Eating Food at a Funeral Dream
Eating traditional funeral foods such as 육개장 (spicy beef soup) or 보쌈 (steamed pork) at a funeral home in a dream is an auspicious sign that long-standing worries will be satisfyingly resolved, and financial gain or career advancement is on the way. The act of eating symbolizes receiving and absorbing good fortune.
Seeing a Hearse Dream
Seeing a hearse or a formal funeral procession symbolizes that financial losses which have been slowly draining your resources will be stopped and reversed, bringing significant gains. For business owners, a period of great success is ahead; for employees, a turning point resolving unexpected losses.
Lover's Funeral Dream
Dreaming of a romantic partner's funeral is an auspicious sign in Korean interpretation, suggesting the relationship may advance to marriage or pregnancy. It symbolizes a significant deepening of the relationship and an important turning point for the couple.
Celebrity's Funeral Dream
Attending a famous or socially prominent person's funeral in a dream signifies that consistent hard work will gain social recognition and attention. An opportunity to stand out in your field or area of expertise is being prepared for you.
Preparing a Funeral Dream
Dreaming of organizing or helping to conduct a funeral signals a time of major shifts in core values and life direction. It symbolizes the process of letting go of old habits and rigid ways of thinking to mature and grow as a person — an internal transformation dream.
Cultural Context
Korean funeral culture is a rich blend of Confucian, Buddhist, and shamanistic traditions that have evolved together over millennia into a uniquely Korean heritage. Traditionally, Korean funerals (장례) are held over three days, with the chief mourner (상주) receiving visitors while wearing white or black mourning clothes (상복). The ritual wailing (곡소리) performed by mourners was understood as a culturally proper expression of deep grief — crying loudly was considered the respectful way to send off the deceased with sincerity. On the third day after burial, a ceremony called 삼우제 was performed to pray for the soul's peaceful passage to the afterlife. In Buddhist tradition, 49-day memorial services (49일재), held every seventh day, were observed to wish the departed a peaceful rebirth in paradise. The funeral procession (상여), guided by pallbearers who sang ceremonial songs called 상여소리, was a solemn community ritual that united neighbors in collective mourning — death was never simply a private family matter but a shared communal experience. The reason funeral dreams are traditionally interpreted as auspicious in Korean dream culture traces back to the worldview that death is not an ending but a journey into a new world. This transition, witnessed in a dream, is understood to open new possibilities for the living person who experiences the vision.

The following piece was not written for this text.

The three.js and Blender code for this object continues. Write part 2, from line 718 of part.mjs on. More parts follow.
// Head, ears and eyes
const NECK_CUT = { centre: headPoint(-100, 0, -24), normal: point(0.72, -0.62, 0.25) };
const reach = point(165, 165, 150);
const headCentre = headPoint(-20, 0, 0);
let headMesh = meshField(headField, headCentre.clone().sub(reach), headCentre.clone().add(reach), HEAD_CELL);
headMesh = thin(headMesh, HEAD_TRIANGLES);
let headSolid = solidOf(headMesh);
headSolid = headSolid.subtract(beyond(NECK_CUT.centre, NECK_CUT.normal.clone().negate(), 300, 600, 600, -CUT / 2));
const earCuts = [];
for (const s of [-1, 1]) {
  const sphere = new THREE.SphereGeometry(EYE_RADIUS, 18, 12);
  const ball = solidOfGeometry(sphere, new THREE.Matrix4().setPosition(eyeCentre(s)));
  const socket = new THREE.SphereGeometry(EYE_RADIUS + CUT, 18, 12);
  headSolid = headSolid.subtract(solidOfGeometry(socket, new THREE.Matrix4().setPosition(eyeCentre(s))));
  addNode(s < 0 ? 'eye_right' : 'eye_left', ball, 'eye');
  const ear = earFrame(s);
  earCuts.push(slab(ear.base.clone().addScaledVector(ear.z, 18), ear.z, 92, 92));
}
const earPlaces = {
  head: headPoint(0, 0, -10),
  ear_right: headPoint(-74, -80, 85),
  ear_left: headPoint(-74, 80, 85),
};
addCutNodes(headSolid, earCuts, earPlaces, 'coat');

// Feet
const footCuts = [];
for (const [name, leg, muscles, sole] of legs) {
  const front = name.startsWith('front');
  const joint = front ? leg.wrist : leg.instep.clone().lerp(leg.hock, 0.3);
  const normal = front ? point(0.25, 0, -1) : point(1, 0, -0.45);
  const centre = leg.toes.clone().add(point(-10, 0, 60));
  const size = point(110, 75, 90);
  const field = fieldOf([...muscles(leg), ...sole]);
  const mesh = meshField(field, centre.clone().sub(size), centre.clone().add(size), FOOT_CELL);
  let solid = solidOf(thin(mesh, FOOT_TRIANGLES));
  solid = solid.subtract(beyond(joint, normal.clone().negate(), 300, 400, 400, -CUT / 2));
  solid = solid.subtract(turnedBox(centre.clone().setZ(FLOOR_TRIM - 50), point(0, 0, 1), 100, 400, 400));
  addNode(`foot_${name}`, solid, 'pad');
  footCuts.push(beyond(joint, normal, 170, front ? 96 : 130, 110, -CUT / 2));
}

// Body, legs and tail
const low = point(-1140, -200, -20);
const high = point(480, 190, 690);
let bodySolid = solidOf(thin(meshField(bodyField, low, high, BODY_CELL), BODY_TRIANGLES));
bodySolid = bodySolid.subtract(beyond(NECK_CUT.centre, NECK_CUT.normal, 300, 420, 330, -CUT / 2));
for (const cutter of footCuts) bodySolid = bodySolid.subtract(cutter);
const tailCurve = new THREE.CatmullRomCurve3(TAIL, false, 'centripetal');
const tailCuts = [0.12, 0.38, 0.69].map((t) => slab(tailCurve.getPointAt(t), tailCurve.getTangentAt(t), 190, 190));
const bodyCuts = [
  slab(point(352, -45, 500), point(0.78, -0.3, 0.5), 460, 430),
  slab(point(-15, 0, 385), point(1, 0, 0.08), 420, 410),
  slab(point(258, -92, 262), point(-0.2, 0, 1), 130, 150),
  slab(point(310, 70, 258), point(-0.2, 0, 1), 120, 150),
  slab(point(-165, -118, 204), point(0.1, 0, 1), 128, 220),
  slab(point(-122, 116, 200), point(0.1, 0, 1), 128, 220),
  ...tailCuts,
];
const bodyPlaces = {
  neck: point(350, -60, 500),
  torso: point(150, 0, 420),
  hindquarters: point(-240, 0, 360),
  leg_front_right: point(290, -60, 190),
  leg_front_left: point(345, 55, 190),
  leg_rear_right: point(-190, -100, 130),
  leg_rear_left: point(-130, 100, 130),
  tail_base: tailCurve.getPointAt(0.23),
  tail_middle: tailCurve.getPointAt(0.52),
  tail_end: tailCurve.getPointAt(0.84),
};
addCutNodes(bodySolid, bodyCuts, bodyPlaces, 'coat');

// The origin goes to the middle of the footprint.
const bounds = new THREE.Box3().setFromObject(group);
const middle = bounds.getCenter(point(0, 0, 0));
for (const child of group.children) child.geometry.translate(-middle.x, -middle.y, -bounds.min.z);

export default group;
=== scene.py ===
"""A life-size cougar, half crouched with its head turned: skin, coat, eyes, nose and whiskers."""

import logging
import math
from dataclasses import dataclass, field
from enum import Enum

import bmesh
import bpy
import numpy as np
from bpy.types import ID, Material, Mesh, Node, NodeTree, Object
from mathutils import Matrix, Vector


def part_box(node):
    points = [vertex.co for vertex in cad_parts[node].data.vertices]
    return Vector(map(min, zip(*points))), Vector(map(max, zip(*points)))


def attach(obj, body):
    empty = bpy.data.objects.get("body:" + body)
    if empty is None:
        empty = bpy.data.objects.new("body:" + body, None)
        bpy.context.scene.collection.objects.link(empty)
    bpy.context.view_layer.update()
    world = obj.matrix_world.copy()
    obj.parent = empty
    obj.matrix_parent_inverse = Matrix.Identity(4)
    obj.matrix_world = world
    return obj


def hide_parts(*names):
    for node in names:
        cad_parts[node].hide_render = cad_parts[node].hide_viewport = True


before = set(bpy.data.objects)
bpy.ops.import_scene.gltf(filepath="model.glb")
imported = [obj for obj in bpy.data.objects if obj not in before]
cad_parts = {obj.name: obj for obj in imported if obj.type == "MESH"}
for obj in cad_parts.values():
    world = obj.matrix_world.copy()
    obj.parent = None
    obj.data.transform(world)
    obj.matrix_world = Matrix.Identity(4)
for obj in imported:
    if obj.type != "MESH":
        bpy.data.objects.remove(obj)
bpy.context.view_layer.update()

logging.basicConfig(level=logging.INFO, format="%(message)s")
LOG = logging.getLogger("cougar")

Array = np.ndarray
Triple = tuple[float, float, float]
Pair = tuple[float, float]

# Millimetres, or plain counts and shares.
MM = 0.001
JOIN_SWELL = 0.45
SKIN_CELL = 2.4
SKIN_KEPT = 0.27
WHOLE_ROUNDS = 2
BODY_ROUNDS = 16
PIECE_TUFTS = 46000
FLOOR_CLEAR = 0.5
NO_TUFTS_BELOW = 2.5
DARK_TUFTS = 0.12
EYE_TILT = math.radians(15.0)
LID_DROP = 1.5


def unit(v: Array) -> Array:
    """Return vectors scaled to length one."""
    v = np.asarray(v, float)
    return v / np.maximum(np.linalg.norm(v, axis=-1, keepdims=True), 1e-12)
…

Western Psychological Perspectives
Western psychology offers several fascinating frameworks for understanding funeral dreams, each surprisingly resonant with Korean traditional interpretation.

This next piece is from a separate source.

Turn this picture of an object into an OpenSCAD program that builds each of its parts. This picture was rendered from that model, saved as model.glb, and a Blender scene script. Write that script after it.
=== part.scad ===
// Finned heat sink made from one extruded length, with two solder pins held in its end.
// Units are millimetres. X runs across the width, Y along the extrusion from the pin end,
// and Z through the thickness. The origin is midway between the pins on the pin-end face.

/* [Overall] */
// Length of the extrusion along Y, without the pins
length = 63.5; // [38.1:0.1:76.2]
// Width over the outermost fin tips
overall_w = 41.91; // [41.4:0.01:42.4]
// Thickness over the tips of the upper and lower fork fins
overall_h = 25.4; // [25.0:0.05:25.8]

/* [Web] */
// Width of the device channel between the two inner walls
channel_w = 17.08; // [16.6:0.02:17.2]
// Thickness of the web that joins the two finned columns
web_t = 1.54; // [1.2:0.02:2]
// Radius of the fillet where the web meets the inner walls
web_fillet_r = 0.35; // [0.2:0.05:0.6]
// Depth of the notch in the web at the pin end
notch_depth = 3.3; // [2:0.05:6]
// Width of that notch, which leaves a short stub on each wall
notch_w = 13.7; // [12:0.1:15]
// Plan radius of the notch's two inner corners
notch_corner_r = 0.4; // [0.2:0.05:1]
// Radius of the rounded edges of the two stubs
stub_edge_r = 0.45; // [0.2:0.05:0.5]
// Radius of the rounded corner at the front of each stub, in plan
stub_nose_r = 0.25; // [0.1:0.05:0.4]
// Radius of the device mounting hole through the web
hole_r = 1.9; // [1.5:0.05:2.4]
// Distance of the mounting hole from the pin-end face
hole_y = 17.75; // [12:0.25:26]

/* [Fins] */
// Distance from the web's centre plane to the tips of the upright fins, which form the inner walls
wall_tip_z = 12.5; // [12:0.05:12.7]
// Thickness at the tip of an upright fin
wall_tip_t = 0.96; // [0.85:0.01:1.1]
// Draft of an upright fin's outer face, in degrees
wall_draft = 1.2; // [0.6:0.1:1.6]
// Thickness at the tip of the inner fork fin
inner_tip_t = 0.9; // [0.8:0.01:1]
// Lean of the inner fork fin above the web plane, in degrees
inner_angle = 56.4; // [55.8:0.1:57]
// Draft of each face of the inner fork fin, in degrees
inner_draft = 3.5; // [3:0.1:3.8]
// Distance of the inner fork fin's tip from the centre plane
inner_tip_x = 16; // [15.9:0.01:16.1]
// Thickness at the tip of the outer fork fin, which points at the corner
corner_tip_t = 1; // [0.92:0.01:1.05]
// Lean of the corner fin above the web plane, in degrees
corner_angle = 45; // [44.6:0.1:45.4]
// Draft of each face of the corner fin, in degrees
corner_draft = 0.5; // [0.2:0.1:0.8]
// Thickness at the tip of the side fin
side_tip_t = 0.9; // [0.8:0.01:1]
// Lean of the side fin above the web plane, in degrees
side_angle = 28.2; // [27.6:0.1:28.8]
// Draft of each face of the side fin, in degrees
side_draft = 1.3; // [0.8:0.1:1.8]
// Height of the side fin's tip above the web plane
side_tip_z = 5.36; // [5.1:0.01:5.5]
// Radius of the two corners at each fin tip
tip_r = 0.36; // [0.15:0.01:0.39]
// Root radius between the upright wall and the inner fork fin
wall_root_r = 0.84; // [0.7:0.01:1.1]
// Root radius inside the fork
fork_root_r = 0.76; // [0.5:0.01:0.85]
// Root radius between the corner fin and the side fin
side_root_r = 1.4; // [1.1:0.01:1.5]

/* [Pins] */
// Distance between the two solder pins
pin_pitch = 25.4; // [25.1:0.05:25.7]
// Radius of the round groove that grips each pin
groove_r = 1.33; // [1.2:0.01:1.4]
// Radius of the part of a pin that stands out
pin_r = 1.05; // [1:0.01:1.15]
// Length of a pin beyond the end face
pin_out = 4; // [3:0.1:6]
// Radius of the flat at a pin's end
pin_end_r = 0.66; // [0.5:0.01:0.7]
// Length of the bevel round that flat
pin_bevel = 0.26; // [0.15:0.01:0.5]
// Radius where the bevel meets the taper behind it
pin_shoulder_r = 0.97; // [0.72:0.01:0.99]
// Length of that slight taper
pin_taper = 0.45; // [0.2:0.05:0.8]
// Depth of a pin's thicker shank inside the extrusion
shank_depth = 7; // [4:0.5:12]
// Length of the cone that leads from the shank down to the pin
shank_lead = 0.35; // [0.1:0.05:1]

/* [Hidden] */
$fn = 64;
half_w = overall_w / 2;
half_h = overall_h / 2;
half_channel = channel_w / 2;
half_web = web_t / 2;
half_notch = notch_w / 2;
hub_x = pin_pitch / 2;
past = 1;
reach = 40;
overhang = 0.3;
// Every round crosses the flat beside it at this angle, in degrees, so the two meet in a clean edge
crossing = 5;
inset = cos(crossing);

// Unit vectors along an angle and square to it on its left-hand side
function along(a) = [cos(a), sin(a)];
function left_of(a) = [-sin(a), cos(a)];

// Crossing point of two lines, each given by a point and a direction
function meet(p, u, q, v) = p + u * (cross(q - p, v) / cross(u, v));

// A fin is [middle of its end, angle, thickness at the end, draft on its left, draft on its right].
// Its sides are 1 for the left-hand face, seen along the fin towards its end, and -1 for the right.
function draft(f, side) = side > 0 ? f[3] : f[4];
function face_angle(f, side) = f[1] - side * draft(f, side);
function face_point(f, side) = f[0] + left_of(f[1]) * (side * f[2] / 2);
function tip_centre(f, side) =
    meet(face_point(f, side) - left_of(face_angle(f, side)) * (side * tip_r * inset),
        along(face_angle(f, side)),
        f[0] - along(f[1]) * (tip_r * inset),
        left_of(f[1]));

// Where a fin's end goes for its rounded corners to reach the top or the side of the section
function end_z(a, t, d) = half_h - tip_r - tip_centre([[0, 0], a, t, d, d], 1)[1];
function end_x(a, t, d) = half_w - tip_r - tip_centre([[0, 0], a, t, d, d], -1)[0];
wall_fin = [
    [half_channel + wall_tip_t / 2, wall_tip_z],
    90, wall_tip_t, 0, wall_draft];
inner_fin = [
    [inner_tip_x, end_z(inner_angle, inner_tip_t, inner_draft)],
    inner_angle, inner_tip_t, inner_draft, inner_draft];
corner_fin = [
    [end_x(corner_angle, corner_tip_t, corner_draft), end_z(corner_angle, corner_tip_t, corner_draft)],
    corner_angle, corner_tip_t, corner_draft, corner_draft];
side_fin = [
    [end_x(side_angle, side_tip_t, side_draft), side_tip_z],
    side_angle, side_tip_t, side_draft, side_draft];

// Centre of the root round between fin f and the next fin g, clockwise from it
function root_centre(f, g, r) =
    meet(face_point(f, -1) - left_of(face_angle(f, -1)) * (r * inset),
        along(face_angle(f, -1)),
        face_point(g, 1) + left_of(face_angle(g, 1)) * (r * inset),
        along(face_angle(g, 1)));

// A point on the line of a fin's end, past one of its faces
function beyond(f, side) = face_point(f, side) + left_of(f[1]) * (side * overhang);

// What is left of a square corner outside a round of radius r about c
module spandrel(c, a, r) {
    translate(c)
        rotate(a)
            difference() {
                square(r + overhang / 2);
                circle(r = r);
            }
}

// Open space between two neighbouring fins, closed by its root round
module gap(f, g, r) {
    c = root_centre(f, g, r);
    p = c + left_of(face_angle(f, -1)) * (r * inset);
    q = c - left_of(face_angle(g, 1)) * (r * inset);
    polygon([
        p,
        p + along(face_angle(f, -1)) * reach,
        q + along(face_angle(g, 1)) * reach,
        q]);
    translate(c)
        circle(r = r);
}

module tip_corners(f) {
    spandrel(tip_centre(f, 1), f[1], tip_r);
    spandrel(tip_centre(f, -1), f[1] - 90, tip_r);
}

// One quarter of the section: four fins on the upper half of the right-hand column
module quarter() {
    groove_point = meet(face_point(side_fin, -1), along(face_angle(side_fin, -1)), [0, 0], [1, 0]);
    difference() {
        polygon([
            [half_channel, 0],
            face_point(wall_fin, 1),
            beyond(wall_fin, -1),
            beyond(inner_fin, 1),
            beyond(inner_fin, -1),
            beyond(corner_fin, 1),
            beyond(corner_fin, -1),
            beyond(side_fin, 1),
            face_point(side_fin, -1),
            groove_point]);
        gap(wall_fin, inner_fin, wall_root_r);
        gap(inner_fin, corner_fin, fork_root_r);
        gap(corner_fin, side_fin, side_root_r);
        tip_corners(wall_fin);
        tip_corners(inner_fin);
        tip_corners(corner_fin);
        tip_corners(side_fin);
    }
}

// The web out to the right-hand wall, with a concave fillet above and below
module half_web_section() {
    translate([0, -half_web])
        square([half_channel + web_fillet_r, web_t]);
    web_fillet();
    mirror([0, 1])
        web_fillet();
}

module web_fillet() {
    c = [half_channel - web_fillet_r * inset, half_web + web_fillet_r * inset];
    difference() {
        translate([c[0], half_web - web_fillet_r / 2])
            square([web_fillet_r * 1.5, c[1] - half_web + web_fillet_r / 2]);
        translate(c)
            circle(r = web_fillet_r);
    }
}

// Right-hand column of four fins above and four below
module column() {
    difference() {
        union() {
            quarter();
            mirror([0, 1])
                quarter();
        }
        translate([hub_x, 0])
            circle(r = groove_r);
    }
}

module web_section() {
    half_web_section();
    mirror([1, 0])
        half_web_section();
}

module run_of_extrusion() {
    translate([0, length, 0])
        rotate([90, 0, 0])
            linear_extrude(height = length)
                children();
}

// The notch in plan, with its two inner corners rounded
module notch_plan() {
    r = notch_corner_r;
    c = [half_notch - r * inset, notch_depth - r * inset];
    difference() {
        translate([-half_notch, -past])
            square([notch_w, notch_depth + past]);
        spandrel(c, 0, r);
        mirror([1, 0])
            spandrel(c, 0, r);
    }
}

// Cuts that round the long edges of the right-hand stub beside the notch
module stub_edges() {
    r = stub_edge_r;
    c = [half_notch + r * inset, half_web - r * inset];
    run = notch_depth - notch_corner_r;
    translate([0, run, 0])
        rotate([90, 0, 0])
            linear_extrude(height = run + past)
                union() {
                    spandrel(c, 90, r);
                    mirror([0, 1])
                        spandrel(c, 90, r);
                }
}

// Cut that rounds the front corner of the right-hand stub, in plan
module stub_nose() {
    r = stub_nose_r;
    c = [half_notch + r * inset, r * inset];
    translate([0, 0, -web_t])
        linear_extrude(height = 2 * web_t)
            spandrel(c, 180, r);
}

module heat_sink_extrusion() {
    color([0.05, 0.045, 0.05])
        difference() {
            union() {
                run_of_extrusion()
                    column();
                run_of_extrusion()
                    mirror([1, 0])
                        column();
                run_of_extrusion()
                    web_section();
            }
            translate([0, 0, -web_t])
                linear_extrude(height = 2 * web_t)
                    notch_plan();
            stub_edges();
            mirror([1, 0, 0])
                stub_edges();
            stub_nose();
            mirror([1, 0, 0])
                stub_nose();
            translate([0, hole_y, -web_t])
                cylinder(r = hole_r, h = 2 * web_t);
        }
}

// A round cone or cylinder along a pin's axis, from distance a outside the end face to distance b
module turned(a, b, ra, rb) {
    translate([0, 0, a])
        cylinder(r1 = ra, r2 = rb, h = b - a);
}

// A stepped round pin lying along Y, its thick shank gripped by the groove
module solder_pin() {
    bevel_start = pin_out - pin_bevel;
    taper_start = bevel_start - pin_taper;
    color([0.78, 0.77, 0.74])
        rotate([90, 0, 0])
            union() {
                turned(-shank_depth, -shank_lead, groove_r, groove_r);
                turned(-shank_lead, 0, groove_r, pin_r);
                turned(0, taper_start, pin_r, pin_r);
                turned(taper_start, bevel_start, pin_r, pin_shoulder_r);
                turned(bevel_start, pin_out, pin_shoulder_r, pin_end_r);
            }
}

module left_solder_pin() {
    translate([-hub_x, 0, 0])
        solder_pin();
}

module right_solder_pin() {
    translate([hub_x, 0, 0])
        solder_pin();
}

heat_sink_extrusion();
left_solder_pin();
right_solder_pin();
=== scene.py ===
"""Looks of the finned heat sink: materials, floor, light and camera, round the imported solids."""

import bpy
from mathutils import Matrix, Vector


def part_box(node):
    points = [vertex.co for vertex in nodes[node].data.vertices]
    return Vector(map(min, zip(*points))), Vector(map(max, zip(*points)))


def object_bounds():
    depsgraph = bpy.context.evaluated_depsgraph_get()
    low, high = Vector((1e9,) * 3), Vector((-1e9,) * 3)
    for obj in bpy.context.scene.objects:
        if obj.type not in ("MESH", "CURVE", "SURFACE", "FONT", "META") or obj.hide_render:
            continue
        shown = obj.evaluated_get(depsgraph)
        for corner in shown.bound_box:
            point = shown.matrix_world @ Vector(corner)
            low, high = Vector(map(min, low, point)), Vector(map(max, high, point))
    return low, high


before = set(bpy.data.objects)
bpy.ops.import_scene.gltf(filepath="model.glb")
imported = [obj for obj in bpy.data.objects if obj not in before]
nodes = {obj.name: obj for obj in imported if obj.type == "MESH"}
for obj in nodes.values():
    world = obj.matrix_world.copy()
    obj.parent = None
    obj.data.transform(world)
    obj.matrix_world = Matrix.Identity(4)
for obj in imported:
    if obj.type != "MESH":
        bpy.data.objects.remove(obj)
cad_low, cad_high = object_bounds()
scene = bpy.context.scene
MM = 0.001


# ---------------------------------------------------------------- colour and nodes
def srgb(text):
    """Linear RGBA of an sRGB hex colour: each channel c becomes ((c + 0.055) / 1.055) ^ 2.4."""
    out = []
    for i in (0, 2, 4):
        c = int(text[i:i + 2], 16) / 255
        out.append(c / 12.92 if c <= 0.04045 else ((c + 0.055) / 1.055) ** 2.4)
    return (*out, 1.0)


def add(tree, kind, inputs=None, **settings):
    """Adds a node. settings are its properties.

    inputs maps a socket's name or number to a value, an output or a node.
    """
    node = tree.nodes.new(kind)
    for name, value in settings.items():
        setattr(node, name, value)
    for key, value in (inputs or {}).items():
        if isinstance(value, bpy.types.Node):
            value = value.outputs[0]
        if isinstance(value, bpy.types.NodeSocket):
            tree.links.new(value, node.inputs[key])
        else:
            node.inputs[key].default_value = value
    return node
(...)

From a Freudian perspective, funeral dreams are understood as suppressed death drives (Thanatos) or unresolved grief surfacing from the unconscious. Dreaming of a close person's funeral may reflect ambivalent feelings — a complex mixture of love and hostility — being processed in the unconscious mind. Dreaming of one's own funeral can symbolize anxiety about ego dissolution or a repressed desire to escape current roles and relationships — a form of wish fulfillment wrapped in the imagery of death.
Jungian psychology takes a far more affirmative view, one that aligns remarkably well with Korean tradition. Funeral dreams are core symbols of the individuation process — the lifelong journey toward psychological wholeness. Death in a dream represents the dissolution of an old ego-structure, making space for a more mature and authentic self to emerge. Attending a funeral enacts a rite of transformation within the collective unconscious, giving the dreamer an opportunity to connect with a broader inner world and emerge renewed. Jung would have found little surprise in the Korean auspicious interpretation.
Modern psychology and cognitive science frame funeral dreams as the brain's natural processing of changes, losses, or significant transitions experienced in daily life. Dreams serve functions of emotional regulation and memory integration; the powerful social ritual imagery of a funeral sends a psychological signal that something in life needs to be 'concluded' before moving forward. Far from pathological, funeral dreams in this framework are evidence of healthy psychological recalibration — the mind doing what it needs to do.
Across world cultures, the symbolic overlap is striking. Mexico's Día de los Muertos (Day of the Dead) frames death as celebration and connection rather than final ending. Many indigenous traditions worldwide interpret funeral dreams as communication with the spirit world or ancestral protection. Throughout East Asia, funeral-related dreams are broadly considered auspicious — a reflection of the cyclical worldview where death gives way to rebirth, contrasting with the more linear Western conception of death as terminus. The Korean tradition stands in excellent company.
Frequently Asked Questions
Funeral dreams may feel unsettling in the moment, but in the rich tradition of Korean dream interpretation (꿈해몽), they are among the most auspicious signs you can receive. They signal that blocked paths are opening, financial fortune is rising, and a meaningful life transformation is underway. Pay attention to the details — receiving vs. paying condolence money, the atmosphere of the funeral, and whose funeral it is — as these nuances shape the specific meaning. If you dreamed of a funeral, rather than feeling fear, consider welcoming it as a signal that a new chapter in your life is about to begin.